[START Source data]

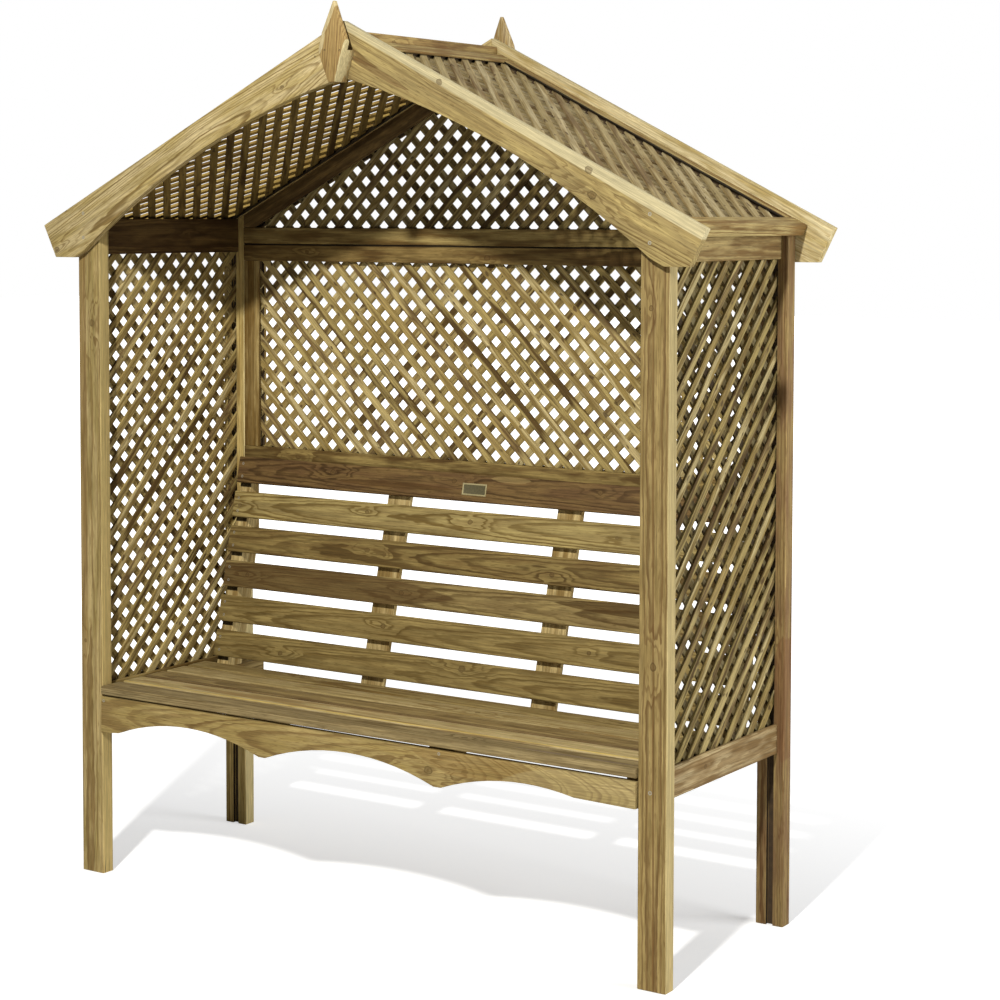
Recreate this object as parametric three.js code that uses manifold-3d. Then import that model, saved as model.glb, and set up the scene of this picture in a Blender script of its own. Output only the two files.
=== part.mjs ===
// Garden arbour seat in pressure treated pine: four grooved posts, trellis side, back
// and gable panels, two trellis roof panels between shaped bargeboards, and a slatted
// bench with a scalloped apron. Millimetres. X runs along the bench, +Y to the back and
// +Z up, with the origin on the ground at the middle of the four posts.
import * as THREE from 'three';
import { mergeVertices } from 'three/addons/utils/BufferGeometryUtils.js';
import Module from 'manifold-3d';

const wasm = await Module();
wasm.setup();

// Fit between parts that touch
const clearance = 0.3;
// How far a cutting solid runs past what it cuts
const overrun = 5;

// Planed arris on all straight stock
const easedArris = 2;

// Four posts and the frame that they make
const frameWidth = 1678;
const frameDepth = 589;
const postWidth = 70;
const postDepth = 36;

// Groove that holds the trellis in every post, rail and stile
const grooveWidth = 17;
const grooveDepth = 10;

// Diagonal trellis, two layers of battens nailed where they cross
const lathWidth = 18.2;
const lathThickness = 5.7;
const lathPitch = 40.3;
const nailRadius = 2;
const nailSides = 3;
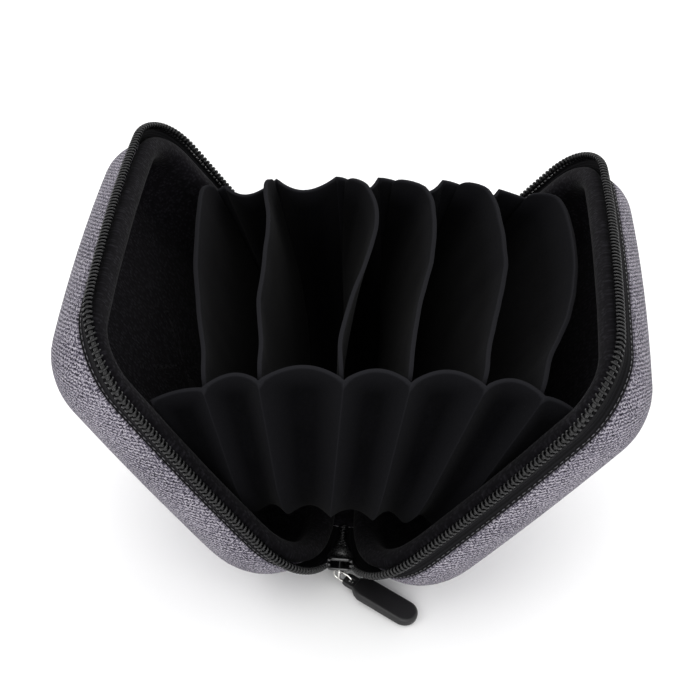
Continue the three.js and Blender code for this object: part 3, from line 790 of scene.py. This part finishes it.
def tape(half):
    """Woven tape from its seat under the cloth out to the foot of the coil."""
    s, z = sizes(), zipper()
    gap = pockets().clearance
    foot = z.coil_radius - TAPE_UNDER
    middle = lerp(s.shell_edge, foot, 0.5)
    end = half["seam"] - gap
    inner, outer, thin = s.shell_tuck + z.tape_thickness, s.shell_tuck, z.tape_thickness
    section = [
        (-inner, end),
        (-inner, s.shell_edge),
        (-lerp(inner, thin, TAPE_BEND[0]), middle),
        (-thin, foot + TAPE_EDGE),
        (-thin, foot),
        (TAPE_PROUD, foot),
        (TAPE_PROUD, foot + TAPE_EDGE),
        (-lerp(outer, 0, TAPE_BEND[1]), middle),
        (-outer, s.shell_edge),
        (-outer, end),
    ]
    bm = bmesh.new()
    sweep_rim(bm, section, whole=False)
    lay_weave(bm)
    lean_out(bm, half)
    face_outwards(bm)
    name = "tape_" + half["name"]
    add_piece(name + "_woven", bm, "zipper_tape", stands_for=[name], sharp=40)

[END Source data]

> Short problem
Your task is to quote, without any alteration, the lines running from the top of the records to the line that holds "const grooveDepth = 10;", both included.

> Task answer
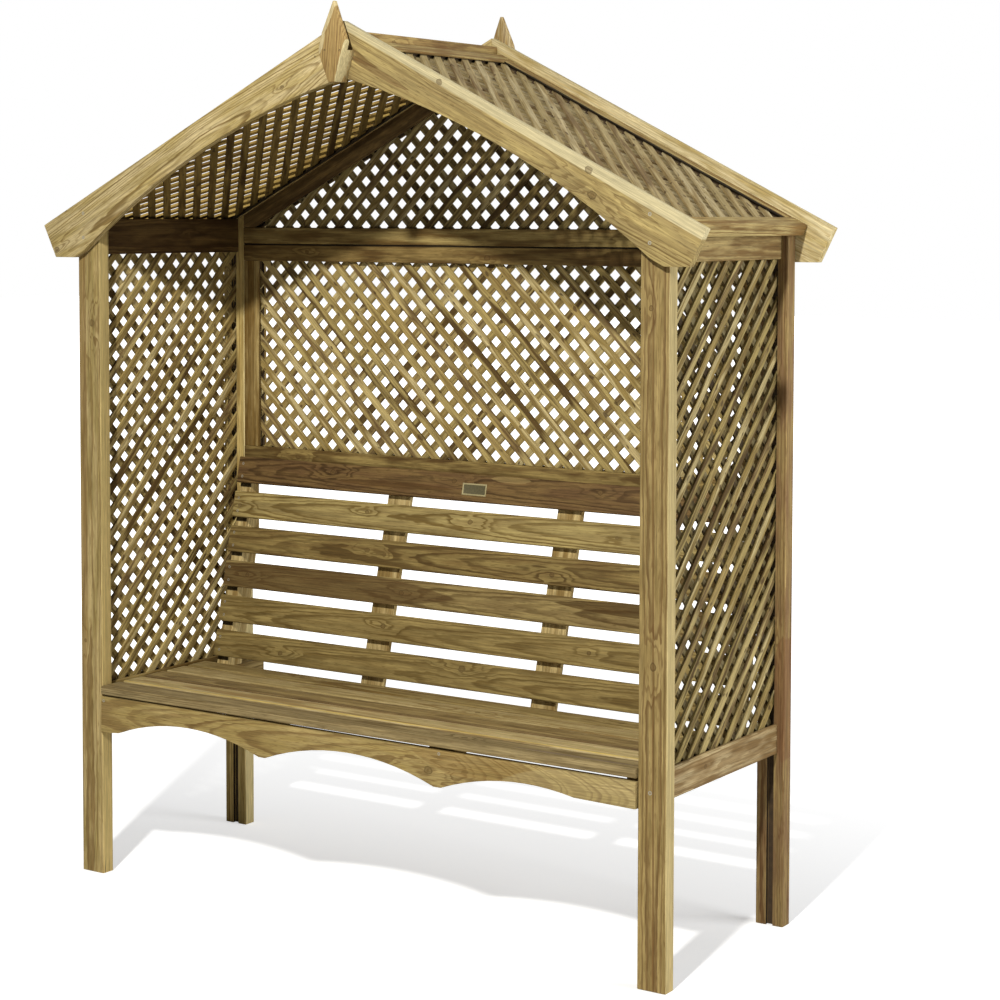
Recreate this object as parametric three.js code that uses manifold-3d. Then import that model, saved as model.glb, and set up the scene of this picture in a Blender script of its own. Output only the two files.
=== part.mjs ===
// Garden arbour seat in pressure treated pine: four grooved posts, trellis side, back
// and gable panels, two trellis roof panels between shaped bargeboards, and a slatted
// bench with a scalloped apron. Millimetres. X runs along the bench, +Y to the back and
// +Z up, with the origin on the ground at the middle of the four posts.
import * as THREE from 'three';
import { mergeVertices } from 'three/addons/utils/BufferGeometryUtils.js';
import Module from 'manifold-3d';

const wasm = await Module();
wasm.setup();

// Fit between parts that touch
const clearance = 0.3;
// How far a cutting solid runs past what it cuts
const overrun = 5;

// Planed arris on all straight stock
const easedArris = 2;

// Four posts and the frame that they make
const frameWidth = 1678;
const frameDepth = 589;
const postWidth = 70;
const postDepth = 36;

// Groove that holds the trellis in every post, rail and stile
const grooveWidth = 17;
const grooveDepth = 10;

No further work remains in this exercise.